The game went on without anyone else being yanked because, according to the NFL's contact-tracing protocols, Bryant was not in close contact with any other players or staff prior to the game. According to the league's rules, "close contact" is defined as being within six feet of an infected person for 15 consecutive minutes, or coming into direct contact with the secretions of someone who is infected. Is it possible that Bryant managed to get to the stadium, get ready in the locker room, and then take the field for pre-game warmups without being within six feet of someone else for 15 minutes? I guess? Either way, it was funny to watch the Ravens' editorial director frantically delete this tweet after the positive test was announced:
The timeline of the testing is where things get really silly, though. Bryant became the first player to be put onto the reserve/COVID-19 list so close to the start of a game for one specific reason: The Ravens are closer to a testing lab than most teams. When most teams administer their daily PCR tests, it takes at least 24 hours for those results to come back, which is how we keep hearing about players testing positive for COVID-19 the morning after they've played in an NFL game. But the Ravens are apparently close enough to a lab to get their PCR tests back on the same day:
Imagine if last night's game had taken place at a stadium that was not so close to a testing lab. Nobody would have even known that Bryant's PCR test came back inconclusive until this morning, meaning that he would have played in the game while infected and infectious, and been around his teammates, and helped the NFL put on another football game. We would have found out sometime today that he tested positive for COVID-19, which would have been no different than the regular news dumps that have followed game days all season long.

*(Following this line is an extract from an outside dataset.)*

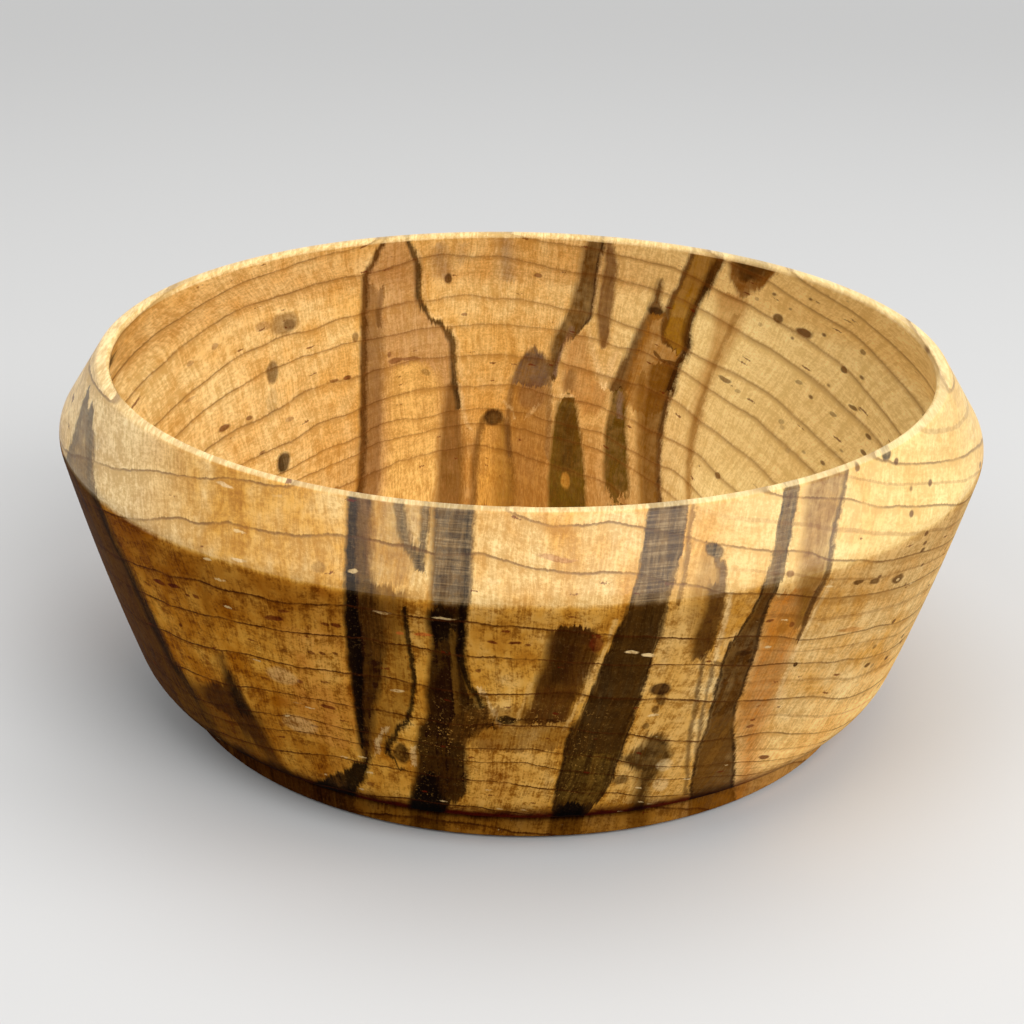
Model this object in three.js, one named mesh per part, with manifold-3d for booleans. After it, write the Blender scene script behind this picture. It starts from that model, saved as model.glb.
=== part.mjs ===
// A turned bead spinner. A maple bowl with an in-turned rim spins on a ball bearing over a low maple base.
// Millimetres, +Z up. The origin is on the turning axis, on the table that the pad rests on.

import * as THREE from "three";
import { mergeVertices } from "three/addons/utils/BufferGeometryUtils.js";
import Module from "manifold-3d";

const wasm = await Module();
wasm.setup();

// Facets round the axis.
const WIDE_FACETS = 60;
const HUB_FACETS = 30;
const FINE_FACETS = 20;
const BALL_FACETS = 12;
const BALL_RINGS = 6;

// Steps along a chamfer, a rounding or a curve of a profile.
const CHAMFER_STEPS = 1;
const EDGE_STEPS = 2;
const ROUND_STEPS = 4;
const CURVE_STEPS = 6;

// Fits and clearances.
const seatGap = 0.02; // between two faces that rest on each other
const pressGap = 0.04; // round a piece that is pressed or glued in
const runningGap = 0.6; // between the spinning bowl and the base
const overrun = 1; // how far a cutter reaches past the face that it cuts

// Cork pad under the base.
const padRadius = 50;
const padThickness = 1;
const padInset = 0.5;
const padRound = 0.2;

// Base: a flange that shows under the bowl, a plateau inside the bowl's recess and a boss at the middle.
const baseRadius = 56.4;
const flangeHeight = 3;
const flangeRound = 0.45;
const plateauRadius = 46;
const plateauRise = 2;
const plateauRound = 0.8;
const bossRadius = 8.4;
const bossRise = 2.5;
const bossRound = 0.4;

// Threaded insert in the boss.
const insertRadius = 4;
const insertLength = 6;
const insertRound = 0.3;
const insertGrooveDepth = 0.4;
const insertGrooveWidth = 1.2;

// Flanged bush that carries the bearing's bore on the screw.
const bushFlangeRadius = 5.75;
const bushFlangeHeight = 1.2;
const bushBoreGap = 0.1;
const bushShortfall = 0.25; // the bush stops below the ring's top face, so that the washer clamps the ring
const bushRound = 0.2;

// Ball bearing, 8 mm bore, 22 mm outside and 7 mm wide.
const bearingBore = 8;
const bearingOutside = 22;
const bearingWidth = 7;
const innerLandRadius = 6.05;
const outerLandRadius = 9;
const ringRound = 0.3;
const ballCount = 7;
const ballRadius = 1.95;
const raceGap = 0.05;
const raceConformity = 1.06; // the race's section radius as a multiple of the ball's
const shieldSeatRadius = 9.6;
const shieldSeatDepth = 0.8;
const shieldThickness = 0.3;
const shieldInset = 0.35;
const shieldGap = 0.3;
const cageThickness = 0.7;
const cageHeight = 4.7;
const pocketGap = 0.08;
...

Now imagine if every team played as close to a testing lab as the Ravens do. How many of those PCR tests administered before games on Sundays, suddenly capable of returning results on the same day, would have led to players getting yanked off the field during warmups, or in the middle of a game? How many additional games would have been played with severely diminished rosters, or canceled outright? How many more embarrassments would be hanging on this season?
The thing to remember about all of this—the testing protocols, the contact tracing, etc.—is that none of it really means anything. When the NFL congratulates itself for staging yet another successful week of football, all it is really doing is highlighting its ability to awkwardly maneuver within a set of arbitrary parameters that it created for itself. It's nothing more than various geographical quirks that have kept every other NFL team from dealing with a situation like the Ravens and Dez Bryant did last night, and it's nothing more than the NFL's ability to follow its own made-up set of rules that has allowed it to get this far into a season while scores of players and staffers continue to get infected. None of this could be any stupider.